◆ **REQUIREMENT**:
Write out the whole of the material exactly.

◆ **DATASET SECTION**:
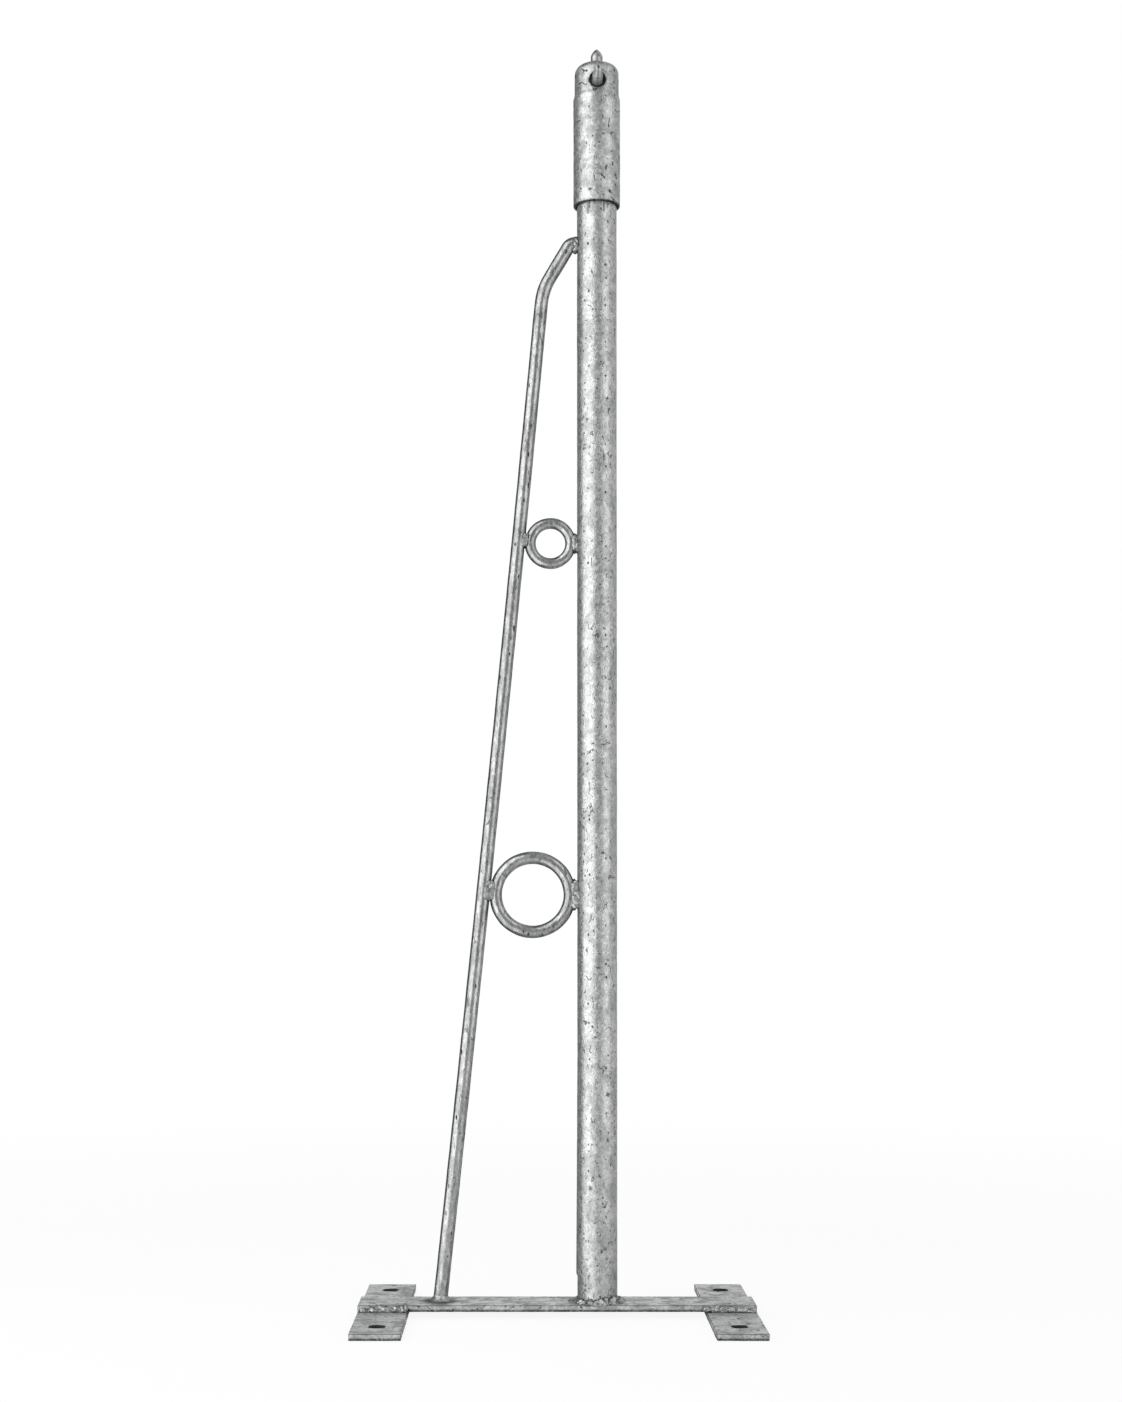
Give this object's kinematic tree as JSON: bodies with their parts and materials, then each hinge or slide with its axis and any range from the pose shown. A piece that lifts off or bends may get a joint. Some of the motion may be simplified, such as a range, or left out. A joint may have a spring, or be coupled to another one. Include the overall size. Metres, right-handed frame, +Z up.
{
  "type": "braced galvanised steel mast",
  "caption": "Upright galvanised steel tube mast on a bolted flat-bar foot, braced by a bent rod with ring spacers, closed by a slip-on head with a top pin and a cross spindle.",
  "frame": {"origin": "on the floor, at the centre of the four bolt holes, under the middle of the base bar", "axes": "+Z up along the mast, +X along the base bar away from the brace, -Y towards the side with the cross spindle"},
  "size_m": [0.595, 0.4, 1.9175],
  "materials": {
    "galvanised_tube": "hot-dip galvanised, spangled, semi-gloss",
    "galvanised_flat": "hot-dip galvanised, mottled, satin",
    "galvanised_rod": "hot-dip galvanised, dull grey",
    "dark_steel": "zinc coated, dull",
    "weld_zinc": "rough weld metal under zinc"
  },
  "bodies": {
    "root": {"base_bar": "galvanised_flat", "cross_plate_left": "galvanised_flat", "cross_plate_right": "galvanised_flat", "pole_tube": "galvanised_tube", "brace_rod": "galvanised_rod", "large_ring": "galvanised_rod", "small_ring": "galvanised_rod", "head_plug": "dark_steel", "head_sleeve": "galvanised_tube", "head_cap": "galvanised_tube", "top_pin": "galvanised_rod", "lock_spindle": "dark_steel", "pole_foot_weld": "weld_zinc", "brace_foot_weld": "weld_zinc", "brace_head_weld": "weld_zinc", "large_ring_brace_weld": "weld_zinc", "large_ring_pole_weld": "weld_zinc", "small_ring_brace_weld": "weld_zinc", "small_ring_pole_weld": "weld_zinc", "left_front_weld": "weld_zinc", "left_rear_weld": "weld_zinc", "right_front_weld": "weld_zinc", "right_rear_weld": "weld_zinc", "cap_seam_weld": "weld_zinc", "top_pin_weld": "weld_zinc"}
  },
  "joints": []
}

◆ **SOLUTION TO THIS EXERCISE**:
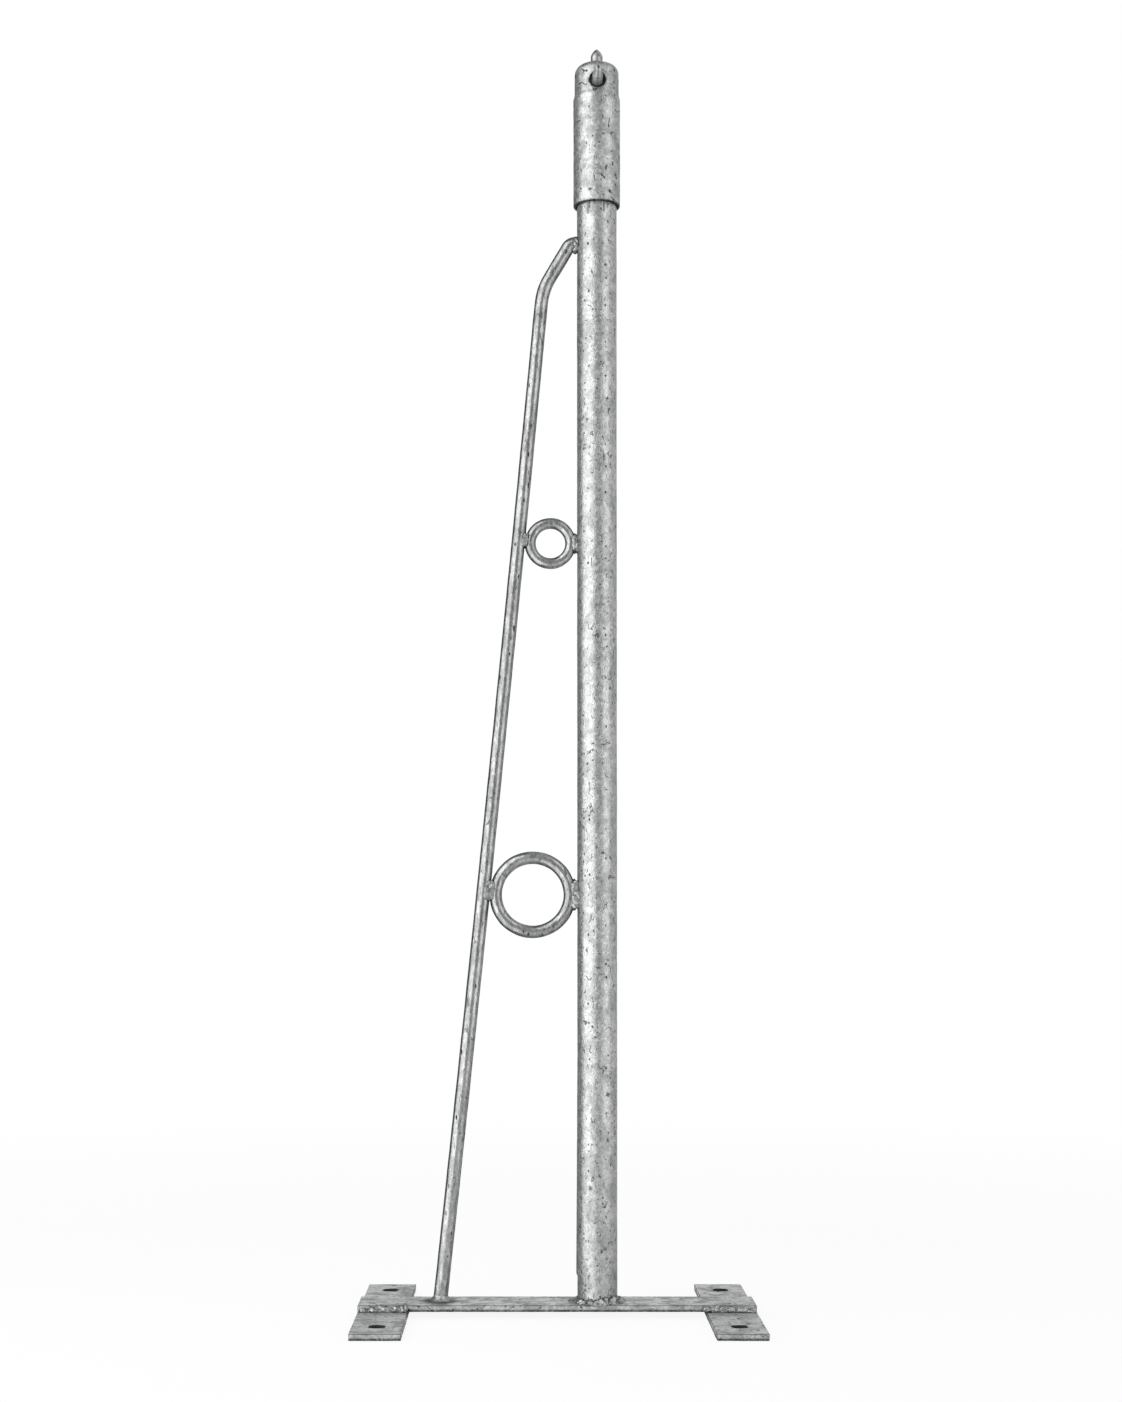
Give this object's kinematic tree as JSON: bodies with their parts and materials, then each hinge or slide with its axis and any range from the pose shown. A piece that lifts off or bends may get a joint. Some of the motion may be simplified, such as a range, or left out. A joint may have a spring, or be coupled to another one. Include the overall size. Metres, right-handed frame, +Z up.
{
  "type": "braced galvanised steel mast",
  "caption": "Upright galvanised steel tube mast on a bolted flat-bar foot, braced by a bent rod with ring spacers, closed by a slip-on head with a top pin and a cross spindle.",
  "frame": {"origin": "on the floor, at the centre of the four bolt holes, under the middle of the base bar", "axes": "+Z up along the mast, +X along the base bar away from the brace, -Y towards the side with the cross spindle"},
  "size_m": [0.595, 0.4, 1.9175],
  "materials": {
    "galvanised_tube": "hot-dip galvanised, spangled, semi-gloss",
    "galvanised_flat": "hot-dip galvanised, mottled, satin",
    "galvanised_rod": "hot-dip galvanised, dull grey",
    "dark_steel": "zinc coated, dull",
    "weld_zinc": "rough weld metal under zinc"
  },
  "bodies": {
    "root": {"base_bar": "galvanised_flat", "cross_plate_left": "galvanised_flat", "cross_plate_right": "galvanised_flat", "pole_tube": "galvanised_tube", "brace_rod": "galvanised_rod", "large_ring": "galvanised_rod", "small_ring": "galvanised_rod", "head_plug": "dark_steel", "head_sleeve": "galvanised_tube", "head_cap": "galvanised_tube", "top_pin": "galvanised_rod", "lock_spindle": "dark_steel", "pole_foot_weld": "weld_zinc", "brace_foot_weld": "weld_zinc", "brace_head_weld": "weld_zinc", "large_ring_brace_weld": "weld_zinc", "large_ring_pole_weld": "weld_zinc", "small_ring_brace_weld": "weld_zinc", "small_ring_pole_weld": "weld_zinc", "left_front_weld": "weld_zinc", "left_rear_weld": "weld_zinc", "right_front_weld": "weld_zinc", "right_rear_weld": "weld_zinc", "cap_seam_weld": "weld_zinc", "top_pin_weld": "weld_zinc"}
  },
  "joints": []
}